2. Description of Prior Art
Nuclear magnetic resonance (NMR) techniques have been used for over 30 years to acquire spectroscopic data. More recently NMR techniques have been developed which produce spatial images of an object (standard imaging). Even more recently techniques have been developed which provide both chemical shift spectroscopic and spatial information for a given nucleus (chemical shift imaging).

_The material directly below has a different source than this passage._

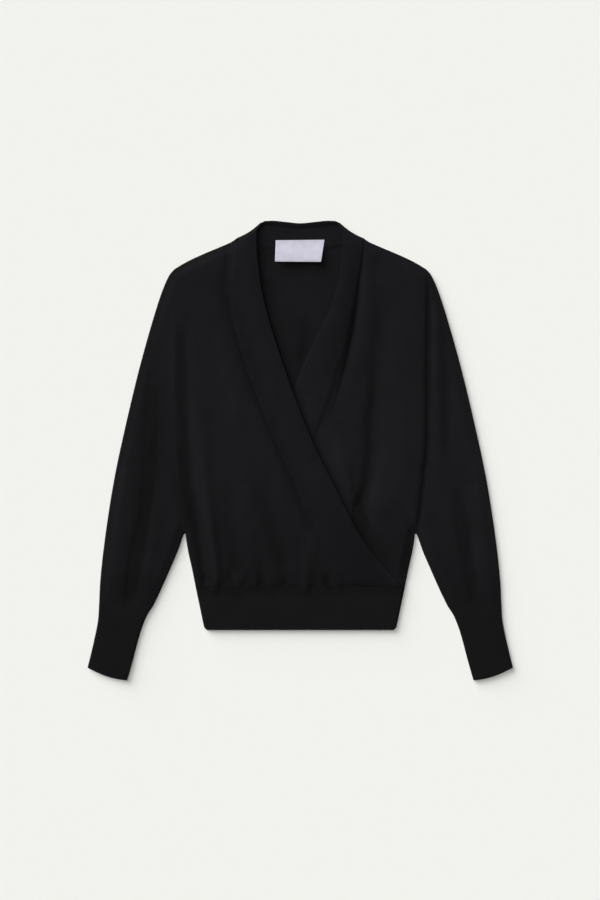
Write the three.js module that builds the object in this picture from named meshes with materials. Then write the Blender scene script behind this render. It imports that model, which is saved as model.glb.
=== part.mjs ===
// A fine-knit wrap top laid flat on its back: +X to the wearer's left, +Y towards the neck, +Z away from
// the surface. All sizes are in millimetres, and the surface that the garment lies on is z = 0.
import * as THREE from "three";

// Cloth walls, and the clearances between pieces
const jerseyWall = 1.6;
const ribWall = 2.2;
const bandWall = 3.0;
const labelWall = 1.0;
const seamGap = 0.3;
const layerGap = 0.5;

// Where a layer turns over at the outline, its middle follows a half circle of this radius. From
// `riseStart` of it inside the edge, the layer rises to its full height over `edgeRise`.
const turnRadius = 2.5;
const bandTurnRadius = 2.4;
const riseStart = 0.6;
const edgeRise = 15;

// Heights of the cloth's middle above the surface
const sleeveHeight = 7.4;
const bodyHeight = 9.2;
const bodyToSleeveX = { from: 160, to: 222 };
const hiddenFrontHeight = 3.9;
const hiddenBandHeight = 4.4;
const cuffHeight = 6.3;
const waistbandHeight = { seam: 6.2, hem: 6.1 };
const waistbandFlatY = -245;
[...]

The most common technique for obtaining standard images is using the spin-echo or spin warp pulse sequence shown in FIG. 1. In this sequence, radio frequency (rf) excitation pulses of 90 and 180 degrees are used to excite the nuclei and generate an echo. The magnetic field gradients on during the rf pulses (Gss) perform the slice selection part of the experiment. The term gradient as used here means magnetic field gradient. The phase encoding gradient (Gpe) pulses provide for spatial encoding in one dimension and the readout gradient (Gro) pulses provide for spatial encoding in the other dimension. Note that the Gro is on during acquisition of the echo. Each of the echoes produced by repetition of this pulse sequence are acquired, stored and processed using a two dimensional Fourier Transform (2DFT). This technique will produce spatial images of an object.

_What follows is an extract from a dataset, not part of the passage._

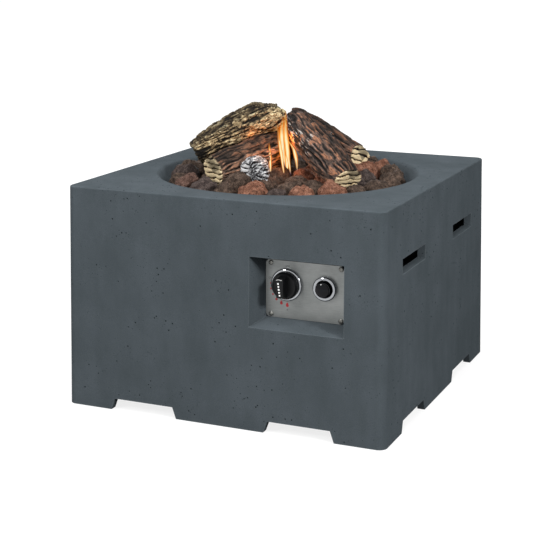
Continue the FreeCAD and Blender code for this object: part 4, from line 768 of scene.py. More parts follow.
@dataclass
class CeramicLog:
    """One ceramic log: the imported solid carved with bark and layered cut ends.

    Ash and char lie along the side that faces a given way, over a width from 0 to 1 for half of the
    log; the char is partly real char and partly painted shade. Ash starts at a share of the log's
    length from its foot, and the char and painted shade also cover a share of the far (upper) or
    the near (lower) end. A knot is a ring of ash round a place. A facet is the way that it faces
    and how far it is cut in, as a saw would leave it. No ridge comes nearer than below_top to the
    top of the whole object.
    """

    node: str
    finish: Finish
    carving: Carving
    seed: float
    plate_pitch: float = 15.0
    plate_stretch: float = 4.0
    furrow_pitch: float = 9.0
    groove_depth: float = 3.8
    swell: float = 2.6
    swell_pitch: float = 38.0
    bend: float = 6.0
    bend_pitch: float = 34.0
    proud: float = 2.2
    voxel: float = 1.4
    layer_pitch: float = 9.0
    layer_step: float = 3.0
    ash_side: tuple[float, float, float] | None = None
    ash_width: float = 0.2
    ash_from: float = 0.0
    knot: tuple[float, float, float] | None = None
    knot_radius: float = 4.6
    # The char mask covers real char and painted shade
    char_and_shade_side: tuple[float, float, float] | None = None
    char_and_shade_width: float = 0.35
    char_and_shade_far: float = 0.0
    char_and_shade_near: float = 0.0
    facets: tuple[tuple[tuple[float, float, float], float], ...] = ()
    below_top: float = 0.3

    def even_copy(self) -> bpy.types.Object:
        """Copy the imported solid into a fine, even mesh.

        Returns:
            The copy, which has its place and name but isn't carved yet.
        """
        piece = add_object(self.node + "_carved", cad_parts[self.node].data.copy())
        remesh = piece.modifiers.new("even", "REMESH")
        remesh.mode = "VOXEL"
        remesh.voxel_size = self.voxel * MM
        soften = piece.modifiers.new("soften", "SMOOTH")
        soften.factor = 0.5
        soften.iterations = 6
        graph = bpy.context.evaluated_depsgraph_get()
        mesh = bpy.data.meshes.new_from_object(piece.evaluated_get(graph))
        piece.modifiers.clear()
        piece.data = mesh
        return piece

    def log_axes(self, points: np.ndarray) -> np.ndarray:
        """Find the way that the log lies.

        Args:
            points: the log's points.

        Returns:
            Its own axes as rows: along it and upwards, sideways, and across.
        """
        axis = np.linalg.svd(points - points.mean(0), full_matrices=False)[2][0]
        axis = axis if axis[2] > 0 else -axis
        side = np.cross(axis, (0, 0, 1))
        side /= np.linalg.norm(side)
        return np.array([axis, side, np.cross(side, axis)])

    def furrows(self, own: np.ndarray) -> np.ndarray:
        """Long wavy furrows along the log, broken here and there.

        Args:
            own: the points in the log's own axes.

        Returns:
            0 at a furrow's bottom and 1 between the furrows.
        """
        girth = 2 * math.pi * float(np.median(np.linalg.norm(own[:, 1:], axis=1)))
        slow = own * (0.32, 1, 1)
        drift = noise_at(slow, 19.0, 2, self.seed + 13) * 1.1
        turns = np.arctan2(own[:, 1], own[:, 2]) / (2 * math.pi) * round(girth / self.furrow_pitch)
        between = np.abs(2 * ((turns + drift) % 1.0) - 1)
        broken = smooth_step(noise_at(slow, 10.0, 2, self.seed + 17), -0.3, 0.05)
        return 1 - smooth_step(between, 0.08, 1.0) * broken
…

The most commonly used technique for obtaining chemical shift images is shown by the pulse sequence in FIG. 2. In this experiment a 90 degree rf excitation pulse 208 is applied in the presence of Gss 202 for slice selection. The result of this excitation is a free induction decay 210 (FID). The phase encode and readout gradients may be thought of as phase encoding pulses in the x and y directions respectively. The stepped Gpex and Gpey pulses (i.e., the phase encode pulses in the x and y directions) provide for spatial encoding of the image. A three-dimensional Fourier Transform (3DFT) on the FIDs acquired by repetition of this pulse sequence produces a spatial image of the object and chemical shift spectra from each volume element (voxel) of the image. Note that the chemical shift spectroscopic information is preserved using this pulse sequence since no gradients are present during acquisition of the FID. It is also important to note that flip angles other than 90.degree. and 180.degree. can be used with the method of this invention.

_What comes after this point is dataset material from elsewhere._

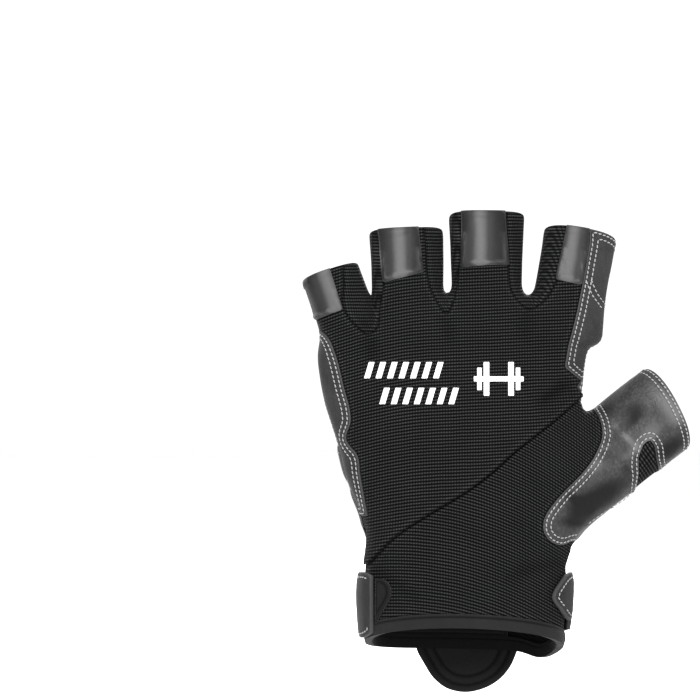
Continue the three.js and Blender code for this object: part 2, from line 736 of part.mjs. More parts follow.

It would be advantageous to acquire both a standard image (typically of H-1 which provides high resolution anatomical information) and a chemical shift image (typically of P-31 which provides an in vivo metabolite map) on patients submitted for magnetic resonance imaging exams. Lenkinski et al. and Tropp et al. both describe this type of exam with a sequential acquisition scheme shown in FIG. 3, Method 3A. They first acquire a standard image and then acquire a chemical shift image. However this method is rarely used in clinical situations because of the excessive time required to perform the two sequential studies. Imaging time, sometimes referred to as magnet time is very expensive. As a result of the high cost of magnet time, health professionals and/or their patients may forego certain diagnostic tests. It would be most advantageous if one could perform the two studies simultaneously in order to make the most efficient and cost effective use of imaging time. The reduced cost resulting from the procedure of this invention would allow health professionals to obtain more useful diagnostic information.